(Task to carry out): Locate the line that contains "the +Y side" and the line that contains "obj.matrix_world = Matrix.Identity(4)". Copy both of them exactly, together with every line between them, and no others.

(Recorded data):
+ + + + +
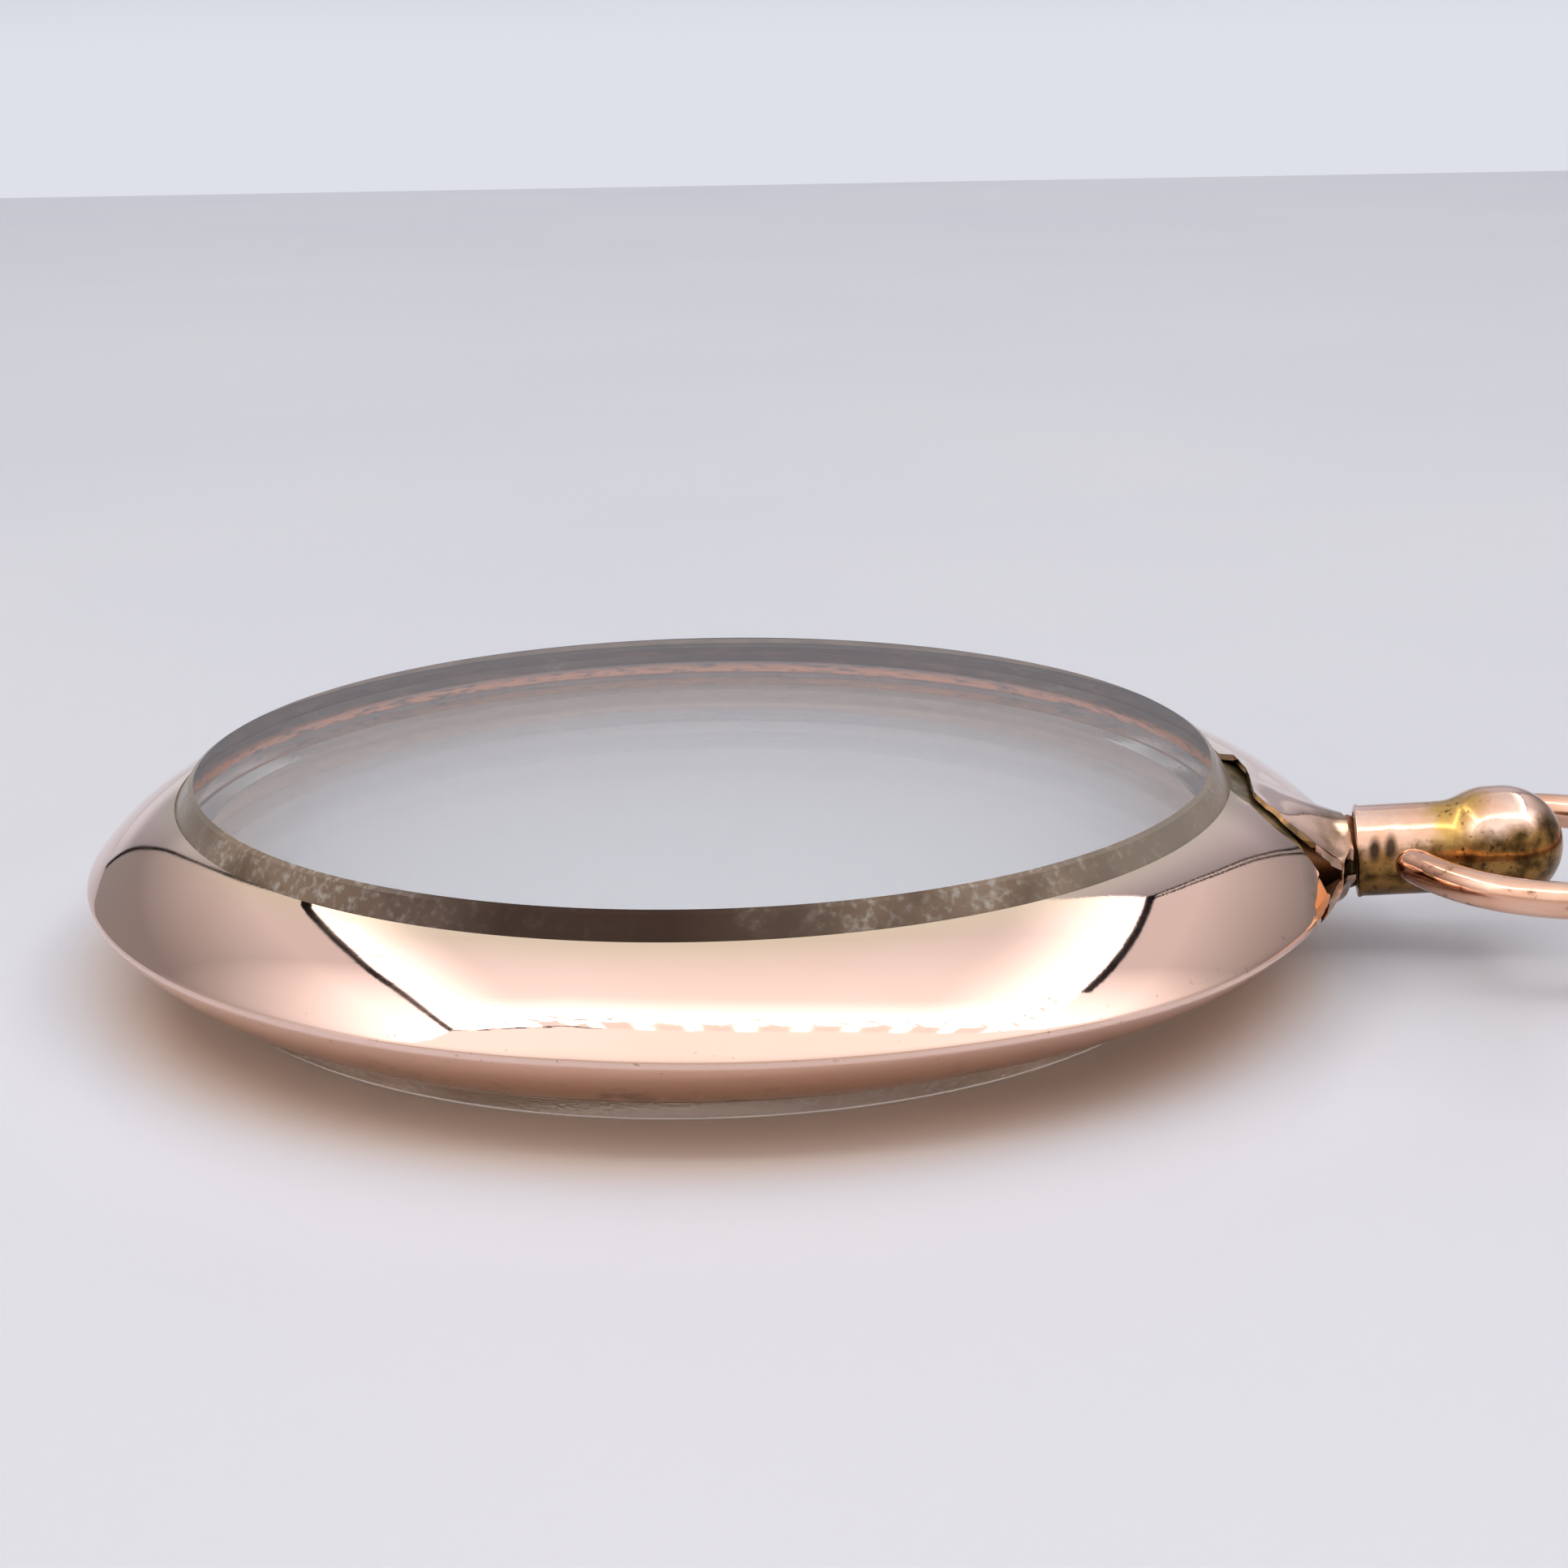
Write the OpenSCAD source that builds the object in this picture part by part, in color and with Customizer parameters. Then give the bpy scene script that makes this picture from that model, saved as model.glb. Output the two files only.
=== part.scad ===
// Double-sided glass locket: a hollow split ring of rose gold holds two bevelled glass discs.
// The ring is drawn out a little towards its neck and is split beside it, where it springs open.
// A collar on one end holds a threaded post. A screw cap with a ball end goes over the post, and
// a wire bow pivots in the sides of the cap.
// The locket lies on its lower glass. +Z is up and +X runs along the neck towards the bow.

/* [Ring frame] */
// Radius of the ring at its outer seam
ring_r = 17; // [15:0.1:20]
// Radius of the opening inside each lip
lip_r = 14.52; // [13.5:0.02:15]
// Height of each lip above or below the seam
lip_rise = 1.95; // [1.6:0.05:2.3]
// Slope of the shell where it leaves the lip, in degrees
lip_slope = 21; // [10:1:30]
// Radius of the soldered seam round the outside
seam_r = 0.22; // [0.15:0.01:0.35]
// Thickness of the gold sheet
sheet_t = 0.34; // [0.28:0.02:0.45]
// How far the ring is drawn out towards the neck
drawn_out = 0.75; // [0.3:0.05:0.85]
// Radius of the collar where it leaves the shell
collar_root_r = 1.75; // [1.5:0.05:2]
// Radius of the collar at its end
collar_end_r = 1.18; // [1.1:0.02:1.3]

/* [Glasses] */
// Total height over both glass faces
total_h = 5.1; // [4.8:0.05:6]
// Radius of each outer glass face
face_r = 14.07; // [13:0.01:14.3]
// Radius of each disc below its bevel
disc_r = 14.92; // [14.6:0.02:15]
// Slope of the bevel, as outward run for each unit of height
bevel_run = 0.66; // [0.5:0.02:0.8]
// Thickness of each disc
disc_t = 2.05; // [1.8:0.05:2.2]
// Width of the tiny chamfer round each outer face
arris = 0.08; // [0.04:0.01:0.15]

/* [Neck and cap] */
// Upward lean of the neck and cap, in degrees
neck_lean = 5; // [0:0.5:8]
// Radius of the threaded post
post_r = 1.0; // [0.9:0.02:1.04]
// Length of post inside the cap
post_in = 0.95; // [0.6:0.05:1]
// Distance of the cap's mouth from the ring's centre
mouth_x = 17.9; // [17.85:0.01:18.2]
// Outside radius of the cap's sleeve
sleeve_r = 1.235; // [1.2:0.005:1.4]
// Radius of the ball at the cap's end
ball_r = 1.58; // [1.4:0.02:1.8]
// Distance from the mouth to the far centre of the ball
ball_x = 3.86; // [3.6:0.02:4.2]
// Straight length inside the slightly drawn-out ball
ball_stretch = 0.3; // [0.1:0.05:0.5]
// Radius of the fillet between the sleeve and the ball
fillet_r = 1.25; // [0.8:0.05:1.6]

/* [Bow] */
// Distance of the bow's pivot from the cap's mouth
pivot_x = 1.36; // [1.3:0.02:1.5]
// Radius of the bow's wire
wire_r = 0.475; // [0.4:0.005:0.55]
// Radius of the bow along the middle of its wire
bow_r = 4.06; // [3.8:0.02:4.4]
// Distance from the pivot to the middle of the bow
bow_out = 3.92; // [3.7:0.02:4.2]
// Radius of the pegs at the ends of the bow
peg_r = 0.3; // [0.25:0.01:0.34]

/* [Hidden] */
$fn = 96;
eps = 0.01;
// Running clearance between moving metal, and between the glass and the gold
run_gap = 0.04;
glass_gap = 0.06;
mid_z = total_h / 2;

// Shell section: two equal arcs that meet at the seam, worked out from the lip and its slope
chord = norm([ring_r - lip_r, lip_rise]);
half_turn = atan2(lip_rise, ring_r - lip_r) - lip_slope;
arc_r = chord / (2 * sin(half_turn));
arc_x = lip_r - arc_r * sin(lip_slope);
arc_drop = arc_r * cos(lip_slope) - lip_rise;
seam_x = arc_x + sqrt(pow(arc_r - seam_r, 2) - pow(arc_drop, 2));
seam_join_x = arc_x + (seam_x - arc_x) * arc_r / (arc_r - seam_r);

// Inner band and the ledge that keeps the discs apart
band_r = disc_r + glass_gap;
band_t = 0.3;
glass_space = total_h - 2 * disc_t;
ledge_r = 14.62;
ledge_half = glass_space / 2 - glass_gap;
bevel_h = (disc_r - face_r) / bevel_run;
section_from_x = 12;

// Edges of the split seen from above, from the glass outwards: a wide uneven gap in the upper
// shell, and a narrow slit in the lower shell below the same near edge
far_edge = [
    [13.4, 0.95], [14.9, 0.78], [15.05, -0.6], [15.45, -1.55],
    [16.25, -2.2], [17.15, -1.9], [17.6, -1.5], [18.4, -1.5]
];
near_edge = [
    [13.4, 0.8], [14.5, 0.3], [14.8, -1.8], [15.7, -2.95], [16.3, -3.2],
    [16.7, -3.7], [16.6, -5.3], [16.9, -6.1], [18.4, -6.4]
];
lower_far_edge = [
    [13.4, 0.95], [14.64, 0.45], [14.95, -1.72], [15.8, -2.82], [16.4, -3.1],
    [16.85, -3.65], [16.76, -5.25], [17.05, -5.98], [18.4, -6.25]
];

// Neck: the line about which the post and the cap lie starts inside the ring
neck_root_x = 16.2;
post_root_x = 15.6;
collar_root_x = 15.6;
collar_end_x = 17.65;
collar_drop = 0.1;
thread_pitch = 0.3;
thread_depth = 0.06;
mouth_bead_r = 0.07;
sleeve_bore_r = post_r + 0.05;
sleeve_bore_depth = post_in + 0.12;
peg_hole_r = peg_r + run_gap;
peg_hole_bottom = 0.6;
peg_tip = peg_hole_bottom + run_gap;

// Bow: its arc stops where the taper to the pegs begins
taper_start_y = 2.0;
taper_end_y = 1.32;
bow_open = asin(taper_start_y / bow_r);
taper_start_x = bow_out - bow_r * cos(bow_open);
taper_len = (taper_start_y - taper_end_y) / cos(bow_open);
elbow_r = peg_r + 0.015;
joint_lap = 0.06;
pivot_at = neck_point(mouth_x + pivot_x);

// A point on the leaning line of the neck, by its distance from the ring's centre
function neck_point(x) = [
    neck_root_x + (x - neck_root_x) * cos(neck_lean),
    0,
    mid_z + (x - neck_root_x) * sin(neck_lean)
];

// Turns flat children so that their Y runs along the neck, starting at x
module along_neck(x) {
    translate(neck_point(x)) rotate([0, 90 - neck_lean, 0]) children();
}

// Lens between two arcs, inset from the outer surface of the shell
module lens_2d(inset) {
    intersection() {
        translate([arc_x, -arc_drop]) circle(r = arc_r - inset);
        translate([arc_x, arc_drop]) circle(r = arc_r - inset);
        translate([section_from_x, -lip_rise * 2]) square([seam_join_x - section_from_x, lip_rise * 4]);
    }
}

// Outline of the ring's section: both shells and the soldered seam between them
module section_2d() {
    lens_2d(0);
    translate([seam_x, 0]) circle(r = seam_r);
}

// Sweeps a section round the ring: two half circles, set apart along X by the drawn-out length
module sweep_ring() {
    rotate([0, 0, 90]) rotate_extrude(angle = 180) children();
    translate([drawn_out, 0, 0]) rotate([0, 0, -90]) rotate_extrude(angle = 180) children();
    for (side = [0, 1])
        mirror([0, side, 0]) rotate([90, 0, 90]) linear_extrude(drawn_out) children();
}

// The collar's cone, inset from its outer surface
module collar(inset) {
    root = neck_point(collar_root_x);
    translate([root[0], 0, root[2] - mid_z - collar_drop])
        rotate([0, 90 - neck_lean, 0])
            cylinder(
                r1 = collar_root_r - inset,
                r2 = collar_end_r - inset,
                h = collar_end_x - collar_root_x
            );
}

// The hollow inside the sheet, which the band closes towards the glasses
module hollow() {
    difference() {
        sweep_ring() lens_2d(sheet_t);
        cylinder(r = band_r + band_t, h = total_h, center = true);
    }
    collar(sheet_t);
}

// Room for both glasses: sloped along their bevels, and narrower at the ledge between them
module glass_room() {
    rotate_extrude()
        polygon([
            [0, -mid_z - 1],
            [face_r + glass_gap, -mid_z - 1],
            [face_r + glass_gap, -mid_z],
            [band_r, bevel_h - mid_z],
            [band_r, -ledge_half],
            [ledge_r, -ledge_half],
            [ledge_r, ledge_half],
            [band_r, ledge_half],
            [band_r, mid_z - bevel_h],
            [face_r + glass_gap, mid_z],
            [face_r + glass_gap, mid_z + 1],
            [0, mid_z + 1]
        ]);
}

// A cut through the shell between two edges seen from above
module split_cut(edge_a, edge_b, z_from, z_to) {
    backwards = [for (i = [len(edge_b) - 1 : -1 : 0]) edge_b[i]];
    translate([0, 0, z_from]) linear_extrude(z_to - z_from) polygon(concat(edge_a, backwards));
}

module post() {
    post_len = mouth_x + post_in - post_root_x;
    threaded_from = mouth_x - post_root_x - 0.75;
    along_neck(post_root_x)
        rotate_extrude() {
            square([post_r - thread_depth, post_len]);
            square([post_r, threaded_from]);
            for (y = [threaded_from + thread_pitch : thread_pitch : post_len - thread_pitch])
                translate([0, y - thread_pitch / 2]) square([post_r, thread_pitch / 2]);
        }
}

module frame() {
    color([0.86, 0.62, 0.5]) {
        translate([0, 0, mid_z])
            difference() {
                union() {
                    sweep_ring() section_2d();
                    collar(0);
                }
                hollow();
                glass_room();
                split_cut(far_edge, near_edge, 0, 4);
                split_cut(lower_far_edge, near_edge, -4, 0.1);
            }
        post();
    }
}

// One disc with its face up and its seat at z = 0
module disc() {
    rotate_extrude()
        polygon([
            [0, 0],
            [disc_r, 0],
            [disc_r, disc_t - bevel_h],
            [face_r + arris * bevel_run, disc_t - arris],
            [face_r - arris, disc_t],
            [0, disc_t]
        ]);
}

module upper_glass() {
    color([0.8, 0.85, 0.88, 0.5]) translate([0, 0, total_h - disc_t]) disc();
}

module lower_glass() {
    color([0.75, 0.82, 0.86, 0.5]) translate([0, 0, disc_t]) mirror([0, 0, 1]) disc();
}

module cap_outline_2d() {
    near_ball = ball_x - ball_stretch;
    fillet_back = sqrt(pow(ball_r + fillet_r, 2) - pow(sleeve_r + fillet_r, 2));
    fillet_x = near_ball - fillet_back;
    touch = ball_r / (ball_r + fillet_r);
    touch_x = near_ball - fillet_back * touch;
    touch_y = (sleeve_r + fillet_r) * touch;
    square([sleeve_r, near_ball]);
    translate([sleeve_r - mouth_bead_r / 2, mouth_bead_r]) circle(r = mouth_bead_r);
    translate([0, near_ball]) circle(r = ball_r);
    translate([0, ball_x]) circle(r = ball_r);
    translate([0, near_ball]) square([ball_r, ball_stretch]);
    difference() {
        translate([0, fillet_x]) square([touch_y, touch_x - fillet_x]);
        translate([sleeve_r + fillet_r, fillet_x]) circle(r = fillet_r);
    }
}

module screw_cap() {
    color([0.85, 0.64, 0.42])
    difference() {
        along_neck(mouth_x)
            rotate_extrude()
                intersection() {
                    cap_outline_2d();
                    square([ball_r + 1, ball_x + ball_r + 1]);
                }
        along_neck(mouth_x) translate([0, 0, -1]) cylinder(r = sleeve_bore_r, h = sleeve_bore_depth + 1);
        for (side = [-1, 1])
            translate(pivot_at)
                rotate([side * -90, 0, 0])
                    translate([0, 0, peg_hole_bottom]) cylinder(r = peg_hole_r, h = 2);
    }
}

// One end of the bow: taper, elbow and peg, on the +Y side
module bow_end() {
    translate([taper_start_x, taper_start_y, 0])
        rotate([0, 0, -bow_open])
            rotate([90, 0, 0])
                translate([0, 0, -joint_lap])
                    cylinder(r1 = wire_r - joint_lap / 4, r2 = peg_r, h = taper_len + joint_lap);
    translate([0, taper_end_y, 0]) sphere(r = elbow_r);
    translate([0, taper_end_y, 0]) rotate([90, 0, 0]) cylinder(r = peg_r, h = taper_end_y - peg_tip);
}

module bow() {
    color([0.88, 0.6, 0.48])
    translate(pivot_at) {
        translate([bow_out, 0, 0])
            rotate([0, 0, bow_open - 180])
                rotate_extrude(angle = 360 - 2 * bow_open)
                    translate([bow_r, 0]) circle(r = wire_r);
        bow_end();
        mirror([0, 1, 0]) bow_end();
    }
}

frame();
upper_glass();
lower_glass();
screw_cap();
bow();
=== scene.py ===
import math

import bpy
from mathutils import Matrix, Vector, noise


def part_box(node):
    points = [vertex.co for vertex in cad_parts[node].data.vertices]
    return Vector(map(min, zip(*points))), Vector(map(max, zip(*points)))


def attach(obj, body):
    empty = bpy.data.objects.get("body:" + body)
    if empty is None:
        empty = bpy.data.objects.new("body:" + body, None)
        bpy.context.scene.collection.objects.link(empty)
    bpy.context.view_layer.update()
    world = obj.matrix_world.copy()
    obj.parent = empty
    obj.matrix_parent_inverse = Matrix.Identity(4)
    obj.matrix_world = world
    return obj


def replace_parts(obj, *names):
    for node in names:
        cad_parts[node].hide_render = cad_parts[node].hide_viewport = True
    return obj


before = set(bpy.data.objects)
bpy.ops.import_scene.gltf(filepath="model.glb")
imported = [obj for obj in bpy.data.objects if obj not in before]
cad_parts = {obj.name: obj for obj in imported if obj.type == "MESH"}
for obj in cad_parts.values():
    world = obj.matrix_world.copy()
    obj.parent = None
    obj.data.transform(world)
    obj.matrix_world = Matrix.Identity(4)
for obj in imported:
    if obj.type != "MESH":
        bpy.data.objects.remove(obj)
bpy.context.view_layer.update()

MM = 0.001

# Camera
# A close view from the front, a little above the locket and turned so that the neck points to
# the right and slightly away. It leans by about a degree, as a camera held by hand does.
camera_at = Vector((13.195, -66.273, 23.37)) * MM
aim_at = Vector((2.8, -3.423, 5.1)) * MM
camera_lean = math.radians(0.918)
bpy.ops.object.camera_add(location=camera_at)
camera = bpy.context.object
look = (aim_at - camera_at).to_track_quat("-Z", "Y").to_matrix()
camera.rotation_euler = (look @ Matrix.Rotation(-camera_lean, 3, "Z")).to_euler()
camera.data.lens = 57.38
camera.data.sensor_width = 36
camera.data.clip_start = 5 * MM
camera.data.clip_end = 3
bpy.context.scene.camera = camera

# Floor, backdrop and light tent
# The locket lies on a pale smooth slab inside a white fabric light tent. The tent's roof glows
# and has rows of lamps along its edges, its sides are dimmer, and dark seams run up its corners.


def linear(hex_colour):
    """Turns an sRGB hex colour into the linear values that a shader takes."""
    parts = [int(hex_colour[i:i + 2], 16) / 255 for i in (0, 2, 4)]
    return [p / 12.92 if p <= 0.04045 else ((p + 0.055) / 1.055) ** 2.4 for p in parts] + [1]


def new_material(name):
    """Makes an empty node material."""
    material = bpy.data.materials.new(name)
    material.use_nodes = True
    material.node_tree.nodes.clear()
    return material


def add_node(material, kind, sockets=None, **settings):
    """Adds a node with its settings, sets or links its sockets, and returns its outputs."""
    made = material.node_tree.nodes.new("ShaderNode" + kind)
    for name, value in settings.items():
        setattr(made, name, value)
    for socket, value in (sockets or {}).items():
        if isinstance(value, bpy.types.NodeSocket):
            material.node_tree.links.new(value, made.inputs[socket])
        else:
            made.inputs[socket].default_value = value
    return made.outputs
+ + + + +
(Result of this exercise):
// One end of the bow: taper, elbow and peg, on the +Y side
module bow_end() {
    translate([taper_start_x, taper_start_y, 0])
        rotate([0, 0, -bow_open])
            rotate([90, 0, 0])
                translate([0, 0, -joint_lap])
                    cylinder(r1 = wire_r - joint_lap / 4, r2 = peg_r, h = taper_len + joint_lap);
    translate([0, taper_end_y, 0]) sphere(r = elbow_r);
    translate([0, taper_end_y, 0]) rotate([90, 0, 0]) cylinder(r = peg_r, h = taper_end_y - peg_tip);
}

module bow() {
    color([0.88, 0.6, 0.48])
    translate(pivot_at) {
        translate([bow_out, 0, 0])
            rotate([0, 0, bow_open - 180])
                rotate_extrude(angle = 360 - 2 * bow_open)
                    translate([bow_r, 0]) circle(r = wire_r);
        bow_end();
        mirror([0, 1, 0]) bow_end();
    }
}

frame();
upper_glass();
lower_glass();
screw_cap();
bow();
=== scene.py ===
import math

import bpy
from mathutils import Matrix, Vector, noise


def part_box(node):
    points = [vertex.co for vertex in cad_parts[node].data.vertices]
    return Vector(map(min, zip(*points))), Vector(map(max, zip(*points)))


def attach(obj, body):
    empty = bpy.data.objects.get("body:" + body)
    if empty is None:
        empty = bpy.data.objects.new("body:" + body, None)
        bpy.context.scene.collection.objects.link(empty)
    bpy.context.view_layer.update()
    world = obj.matrix_world.copy()
    obj.parent = empty
    obj.matrix_parent_inverse = Matrix.Identity(4)
    obj.matrix_world = world
    return obj


def replace_parts(obj, *names):
    for node in names:
        cad_parts[node].hide_render = cad_parts[node].hide_viewport = True
    return obj


before = set(bpy.data.objects)
bpy.ops.import_scene.gltf(filepath="model.glb")
imported = [obj for obj in bpy.data.objects if obj not in before]
cad_parts = {obj.name: obj for obj in imported if obj.type == "MESH"}
for obj in cad_parts.values():
    world = obj.matrix_world.copy()
    obj.parent = None
    obj.data.transform(world)
    obj.matrix_world = Matrix.Identity(4)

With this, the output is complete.